1938:   The Sisters bought the property at the corner of Bramhope Lane and Charlton Road, formerly known as "Little Combe" to build a new school. 

 

1939:     In March Archbishop Amigo blessed and opened the newly completed school and hostel. During the war it was used as a rest centre for bombed out families as the school children were evacuated to Newton Abbot in Devon until 1944.


Sadly the parish and school did not go unscathed through the war.

 

1940: September The Convent and church were hit by bombs. 


1944:   There was a near miss from a V1 flying bomb which landed below the house in the marshland. Shortly after the children had returned and the school re-opened a V2 damaged the school roof and playground. Fortunately nobody was hurt.

 

1945:   St Joseph High School closed and the Sisters opened a girls primary school.

 

1956:     Four acres of the Highcombe land behind the House was sold by the Assumptionists to the Diocese who built St Austin's Secondary Modern School for Boys which opened in January 1957.


1958-60:   The war damage to the church was repaired and a lady chapel, baptistry and new entrance was added along the western (left) side of the building. 


1960: September 13th.  The renovated Church was finally consecrated by Archbishop Cowderoy 

 

1970:   The present organ was installed to replace the original.

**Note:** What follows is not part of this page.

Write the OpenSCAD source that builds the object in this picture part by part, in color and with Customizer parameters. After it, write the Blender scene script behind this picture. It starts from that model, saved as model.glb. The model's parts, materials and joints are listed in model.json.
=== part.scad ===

1972:   The Sisters of the Assumption community left Charlton, and went to their 'mother' convent in Bethnal Green. The Assumptionist priests continued to staff the parish.

 

1985:   The Baptism font was moved to it's present position, and the parish celebrated the 80th anniversary of laying the foundation stone and the 25th anniversary of its consecration. 


1989:   Fr Michael Leach becomes the first Diocesan parish priest.


1991:     St Austins school was closed and the students transferred to St Joseph's Academy, Lee. St Austins was demolished and houses built on the site. Only the sports field remained with the Diocese.


2006:   The church celebrated it centenary.

 

2012: April.  The parish returns to the care of Religious priests. The Spiritans (Holy Ghost Fathers) who were founded in Paris in 1703, take responsibility, with Fr. Uche Njoku CSSp as parish Priest and Frs. Michael Emenike Ezenwamadu CSSp and Jude Nwachukwu  CSSp assisting. 


2013: April The Spiritan community is joined by Fr. Terry Donnelly CSSp who will reside here and assist here and in local parishes while awaiting surgery.


2014: September. Fr. Jude Nwachukwu CSSp is transferred to St Gabriel's parish, Archway in Westminster Archdiocese to serve as hospital chaplain and assistant in the Parish.


2015: January. Fr. Josephat Ezeanolue CSSp joins the community to reside while going on Mission appeals of the Spiritans. He also assists in the parish where needed.


2015: September. Fr. Michael goes to Canterbury University to study "Peace, and Conflict Resolution". Meanwhile Fr. Josephat is appointed as assistant Parish Priest.

>>>>   Fr. Terry is elected to the Provincial Council of the Spiritans UK and will be travelling frequently. He continues to reside at Our Lady of Grace and is Superior of the Spiritan Community here.

          October. Fr. Terry is elected president of the CMU (Catholic Missionary Union) the representative body of all the Missionary Congregations in England and Wales in their dealings with the Bishops Conference of England and Wales. This involves more travelling and meetings.


2016:  January: - Fr. Uche asks to leave the Spiritans and join the Archdiocese of Southwark. After a short break in his native Nigeria he returns in March and is appointed to the Parish of St John Fisher in Merton south west London.

         January:   Fr. Josephat is appointed as Priest in charge of Our Lady of Grace parish.

          April:    Fr. Damian Ozokwere CSSp arrives from Nigeria to join the Spiritan community in Charlton as assistant to Fr. Josephat. He was ordained in1998 and has served as Vocations Director, Seminary Director and Novice Master since 2003.

          November:   Fr Damian is transferred to the Spiritan parish in West Bromwich. Fr. John Abugri, a young Spiritan from North East Ghana and working in Benin joins us the Community.

2017: January: Fr. Paul Antiwi-Bosiako joins the Spiritan Community as assistant to Fr. Josephat.